**WHAT THE TASK ASKS:**
Write every line of the material out exactly as shown.

**SUPPLIED MATERIAL:**
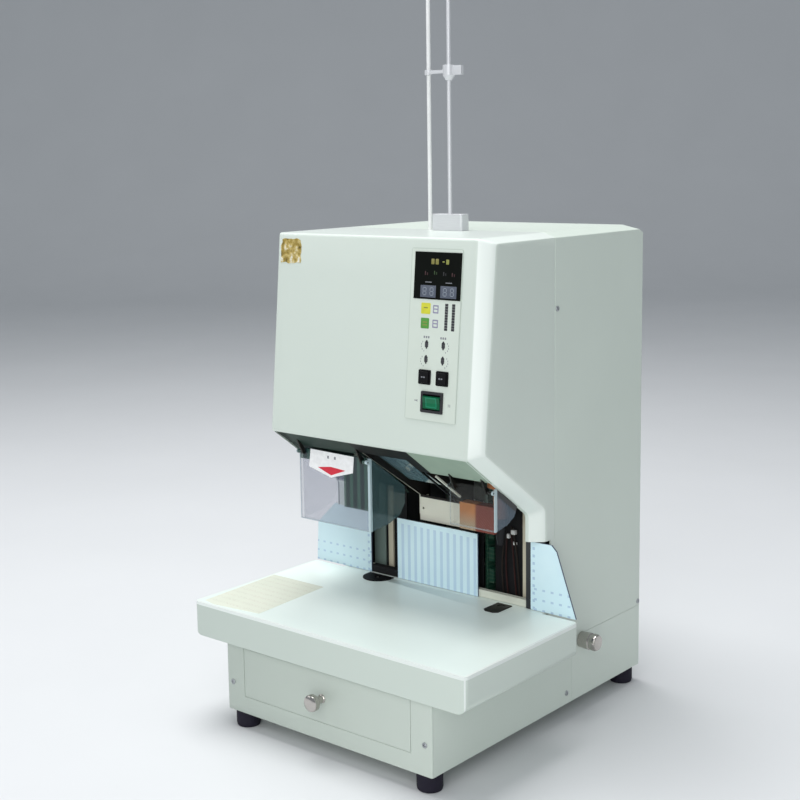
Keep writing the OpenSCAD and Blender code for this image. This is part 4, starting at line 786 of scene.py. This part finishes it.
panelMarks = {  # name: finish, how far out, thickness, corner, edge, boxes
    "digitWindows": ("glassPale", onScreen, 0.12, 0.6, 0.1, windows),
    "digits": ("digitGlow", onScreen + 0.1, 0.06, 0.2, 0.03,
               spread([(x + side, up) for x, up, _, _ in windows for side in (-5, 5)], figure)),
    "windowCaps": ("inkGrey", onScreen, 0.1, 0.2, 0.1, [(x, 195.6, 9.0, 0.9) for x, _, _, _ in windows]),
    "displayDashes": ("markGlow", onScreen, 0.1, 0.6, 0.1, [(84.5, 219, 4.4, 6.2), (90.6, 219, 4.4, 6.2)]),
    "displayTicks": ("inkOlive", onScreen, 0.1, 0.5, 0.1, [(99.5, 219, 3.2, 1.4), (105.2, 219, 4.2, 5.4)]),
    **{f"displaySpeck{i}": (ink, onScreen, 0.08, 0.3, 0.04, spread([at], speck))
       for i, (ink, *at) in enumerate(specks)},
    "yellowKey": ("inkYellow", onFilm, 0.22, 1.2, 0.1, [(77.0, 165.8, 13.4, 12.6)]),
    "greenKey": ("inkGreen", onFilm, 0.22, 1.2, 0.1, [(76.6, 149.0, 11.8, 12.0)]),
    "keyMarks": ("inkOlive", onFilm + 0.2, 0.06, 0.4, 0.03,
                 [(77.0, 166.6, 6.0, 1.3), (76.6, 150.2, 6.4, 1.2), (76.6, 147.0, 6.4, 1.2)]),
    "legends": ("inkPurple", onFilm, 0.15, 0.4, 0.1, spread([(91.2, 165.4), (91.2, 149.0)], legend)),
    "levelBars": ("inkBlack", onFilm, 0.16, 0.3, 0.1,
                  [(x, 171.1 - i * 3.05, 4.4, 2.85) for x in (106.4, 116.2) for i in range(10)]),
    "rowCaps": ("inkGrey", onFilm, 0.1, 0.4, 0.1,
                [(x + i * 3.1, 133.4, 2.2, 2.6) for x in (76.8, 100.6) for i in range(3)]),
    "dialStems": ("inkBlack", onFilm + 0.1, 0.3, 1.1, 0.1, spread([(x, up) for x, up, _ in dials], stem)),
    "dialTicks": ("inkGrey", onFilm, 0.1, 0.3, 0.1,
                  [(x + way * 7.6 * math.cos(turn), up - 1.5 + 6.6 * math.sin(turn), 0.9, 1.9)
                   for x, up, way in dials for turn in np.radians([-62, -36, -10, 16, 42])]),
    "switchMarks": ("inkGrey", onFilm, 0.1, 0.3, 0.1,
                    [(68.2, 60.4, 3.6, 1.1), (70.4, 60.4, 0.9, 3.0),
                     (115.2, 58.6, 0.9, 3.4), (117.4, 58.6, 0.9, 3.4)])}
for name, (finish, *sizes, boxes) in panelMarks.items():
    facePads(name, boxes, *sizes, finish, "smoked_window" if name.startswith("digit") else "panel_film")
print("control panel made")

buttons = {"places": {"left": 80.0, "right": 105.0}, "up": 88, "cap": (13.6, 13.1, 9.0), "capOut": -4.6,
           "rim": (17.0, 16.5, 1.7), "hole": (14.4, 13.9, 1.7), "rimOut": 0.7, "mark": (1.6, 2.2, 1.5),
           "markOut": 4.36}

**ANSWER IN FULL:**
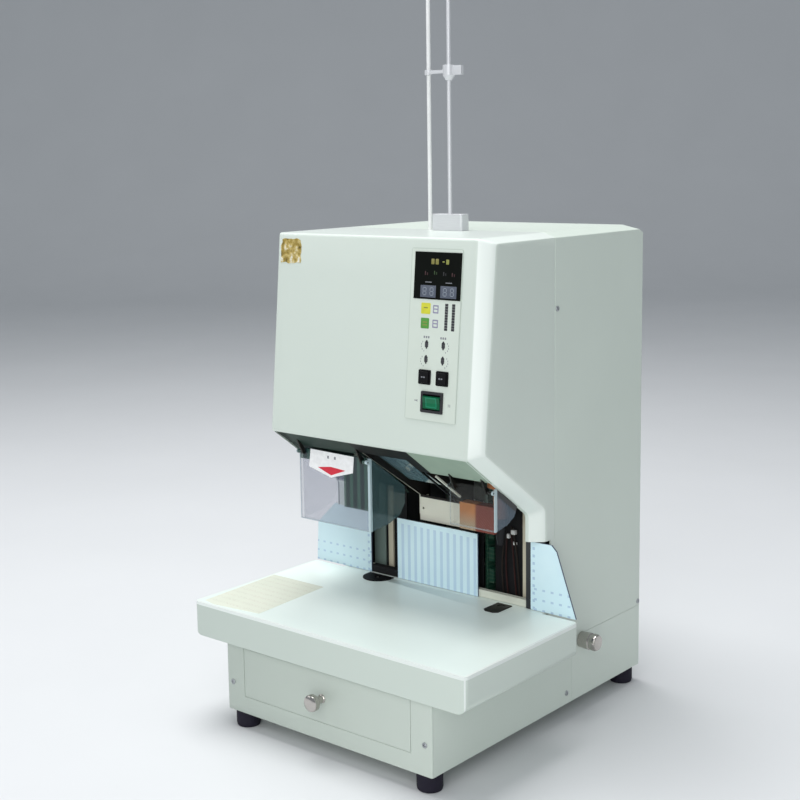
Keep writing the OpenSCAD and Blender code for this image. This is part 4, starting at line 786 of scene.py. This part finishes it.
panelMarks = {  # name: finish, how far out, thickness, corner, edge, boxes
    "digitWindows": ("glassPale", onScreen, 0.12, 0.6, 0.1, windows),
    "digits": ("digitGlow", onScreen + 0.1, 0.06, 0.2, 0.03,
               spread([(x + side, up) for x, up, _, _ in windows for side in (-5, 5)], figure)),
    "windowCaps": ("inkGrey", onScreen, 0.1, 0.2, 0.1, [(x, 195.6, 9.0, 0.9) for x, _, _, _ in windows]),
    "displayDashes": ("markGlow", onScreen, 0.1, 0.6, 0.1, [(84.5, 219, 4.4, 6.2), (90.6, 219, 4.4, 6.2)]),
    "displayTicks": ("inkOlive", onScreen, 0.1, 0.5, 0.1, [(99.5, 219, 3.2, 1.4), (105.2, 219, 4.2, 5.4)]),
    **{f"displaySpeck{i}": (ink, onScreen, 0.08, 0.3, 0.04, spread([at], speck))
       for i, (ink, *at) in enumerate(specks)},
    "yellowKey": ("inkYellow", onFilm, 0.22, 1.2, 0.1, [(77.0, 165.8, 13.4, 12.6)]),
    "greenKey": ("inkGreen", onFilm, 0.22, 1.2, 0.1, [(76.6, 149.0, 11.8, 12.0)]),
    "keyMarks": ("inkOlive", onFilm + 0.2, 0.06, 0.4, 0.03,
                 [(77.0, 166.6, 6.0, 1.3), (76.6, 150.2, 6.4, 1.2), (76.6, 147.0, 6.4, 1.2)]),
    "legends": ("inkPurple", onFilm, 0.15, 0.4, 0.1, spread([(91.2, 165.4), (91.2, 149.0)], legend)),
    "levelBars": ("inkBlack", onFilm, 0.16, 0.3, 0.1,
                  [(x, 171.1 - i * 3.05, 4.4, 2.85) for x in (106.4, 116.2) for i in range(10)]),
    "rowCaps": ("inkGrey", onFilm, 0.1, 0.4, 0.1,
                [(x + i * 3.1, 133.4, 2.2, 2.6) for x in (76.8, 100.6) for i in range(3)]),
    "dialStems": ("inkBlack", onFilm + 0.1, 0.3, 1.1, 0.1, spread([(x, up) for x, up, _ in dials], stem)),
    "dialTicks": ("inkGrey", onFilm, 0.1, 0.3, 0.1,
                  [(x + way * 7.6 * math.cos(turn), up - 1.5 + 6.6 * math.sin(turn), 0.9, 1.9)
                   for x, up, way in dials for turn in np.radians([-62, -36, -10, 16, 42])]),
    "switchMarks": ("inkGrey", onFilm, 0.1, 0.3, 0.1,
                    [(68.2, 60.4, 3.6, 1.1), (70.4, 60.4, 0.9, 3.0),
                     (115.2, 58.6, 0.9, 3.4), (117.4, 58.6, 0.9, 3.4)])}
for name, (finish, *sizes, boxes) in panelMarks.items():
    facePads(name, boxes, *sizes, finish, "smoked_window" if name.startswith("digit") else "panel_film")
print("control panel made")

buttons = {"places": {"left": 80.0, "right": 105.0}, "up": 88, "cap": (13.6, 13.1, 9.0), "capOut": -4.6,
           "rim": (17.0, 16.5, 1.7), "hole": (14.4, 13.9, 1.7), "rimOut": 0.7, "mark": (1.6, 2.2, 1.5),
           "markOut": 4.36}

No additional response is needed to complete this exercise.